I didn’t realize until I arrived at the event that being in a big group of people whom I hadn’t seen prior to my diagnosis was a very stressful and nerve-wracking burden to bear.
This weekend, I had the stark realization that I am now officially a part of a club for which no one applies and no one wants to be a member. What I know for sure is that one is forever changed after an expcerience with FBC.
What I also know for sure is that I am less comfortable grinning and gripping in crowds. I’m no longer a schmoozer (not that I was really a full schmoozer before, but I could definitely work a room). Rather, I prefer being in small groups of people and having depth of conversation.
Additionally, as you all may remember, I no longer “should” on myself. For example, last night before dinner, people were mingling (read: schmoozing!) and I felt like sitting down. At my table. By myself. I was happy as a clam, actually, just sitting. What a Silver Lining feeling to eliminate any and all feelings of obligation.
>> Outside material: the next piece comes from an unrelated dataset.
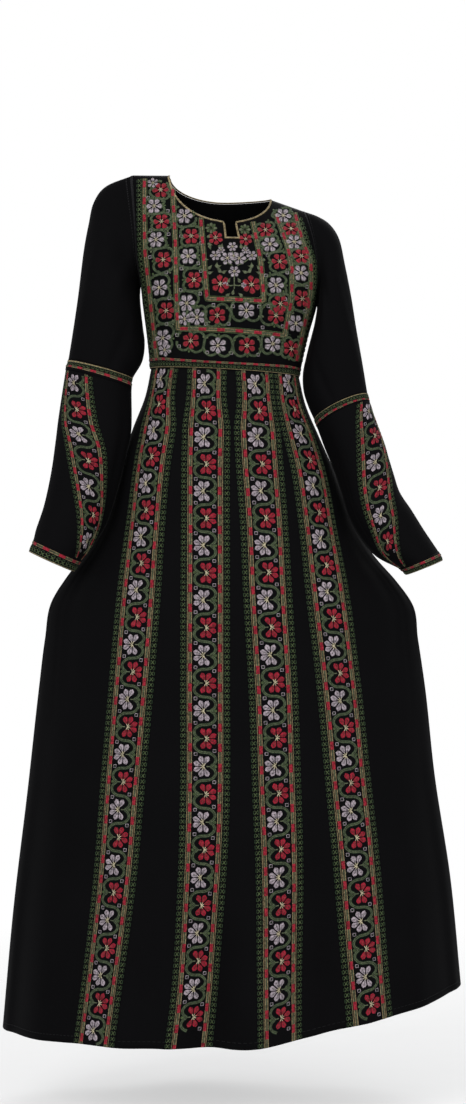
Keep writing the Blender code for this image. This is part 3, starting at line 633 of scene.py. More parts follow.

Last night several people asked me how this FBC experience changed me. Though most people expect me to say that I eat differently and exercise more, that’s not the case (especially considering that before the diagnosies I was 85% vegan and exercised 6 days/week).
Rather, I am drawn toward depth. Depth of conversation. Depth of experience. Depth of relationships. Depth. This is quite a Silver Lining. And you all know that finding Silver Linings has been my true north during this period.
FBC is the disease that keeps on giving; however Silver Linings give more. Always.